Padre Villagrasa: Se è un esperto, di approfondire il pensiero di Joseph Ratzinger per cogliere la ricchezza e l’originalità di questa enciclica; di non concentrarsi solo sul contenuto, su ciò che dice, ma anche sulla forma in cui è elaborata. È un esempio di applicazione del dialogo tra fede e ragione delineato nell’enciclica “Fides et Ratio” di Giovanni Paolo II. Vi sono anche apporti molto validi sul tema della laicità autentica. Questo ed altri temi, pensati a partire dal centro del cristianesimo che è l’incontro personale con Cristo, e la sua stessa chiarezza acquistano una luce particolare.
E al lettore comune?
Padre Villagrasa: Per la ricchezza dei testi biblici e fatta salva la teoria dell’analogia, raccomanderei l’applicazione dei passi della “lectio divina”: lettura, meditazione, preghiera, contemplazione e azione. La lettura iniziale decantata consente di captare, senza troppa difficoltà, l’intenzione del Santo Padre, le sue idee principali. Rimescolare queste verità nella meditazione, per approfondire il mistero dell’esistenza cristiana e le applicazioni che ne derivano, ravviva la convinzione che la carità cristiana è un dono di Dio che bisogna chiedere a Dio. In questa preghiera Dio può concedere la grazia di comprendere e contemplare qualcosa della sua grandezza e della sua bontà. Come ripete il Papa in questa enciclica:
da questa contemplazione scaturirà un autentico impegno di azione caritativa, che non è più un mandato esterno ma un’esigenza interna che deriva dall’amore stesso. Soprattutto raccomanderei di leggerla più volte integralmente.

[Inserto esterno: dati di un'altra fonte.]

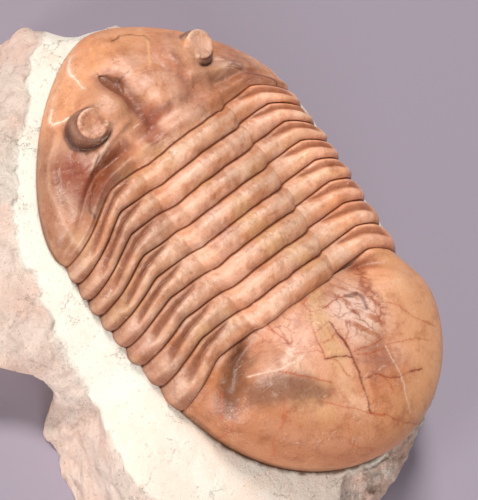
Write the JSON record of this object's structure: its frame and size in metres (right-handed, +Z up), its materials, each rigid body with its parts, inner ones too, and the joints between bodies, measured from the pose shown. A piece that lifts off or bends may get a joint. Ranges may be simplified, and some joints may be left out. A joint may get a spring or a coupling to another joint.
{
  "type": "asaphus trilobite fossil",
  "caption": "Asaphus trilobite fossil with stalked eyes, head shield, jointed body segments and tail shield, lying on a loose rough piece of limestone.",
  "frame": {"origin": "centre of the whole object's bounding box in X and Y, at the flat base of the stone", "axes": "+Y along the body towards the head, +X to the animal's right side, +Z up out of its back"},
  "size_m": [0.0676, 0.0916, 0.0287],
  "materials": {
    "limestone": "rough broken limestone, cream where it was scraped clean beside the animal and pinkish elsewhere",
    "shell": "caramel-brown calcite shell with a soft satin sheen, fine cracks and thin pale and red-brown veins"
  },
  "bodies": {
    "root": {"matrix": "limestone", "cephalon": "shell", "thorax_segment_1": "shell", "thorax_segment_2": "shell", "thorax_segment_3": "shell", "thorax_segment_4": "shell", "thorax_segment_5": "shell", "thorax_segment_6": "shell", "thorax_segment_7": "shell", "thorax_segment_8": "shell", "pygidium": "shell"}
  },
  "joints": []
}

Come definirebbe questa enciclica?
Padre Villagrasa: Rivoluzionaria. Benedetto XVI a Colonia ha parlato ai giovani di una rivoluzione. La rivoluzione di Dio è l’amore; solo una grande esplosione di bene può vincere il male e trasformare l’uomo e il mondo. Solo Dio e il suo amore trasformano il mondo. Ma questa rivoluzione divina passa attraverso la collaborazione umana e anche attraverso la collaborazione associata e istituzionale. Da qui l’importanza che le associazioni caritative abbiano le caratteristiche che il Papa indica nella seconda parte dell’enciclica. Se il cristiano vive l’amore, sarà in grado di incendiare con questo fuoco il mondo intero.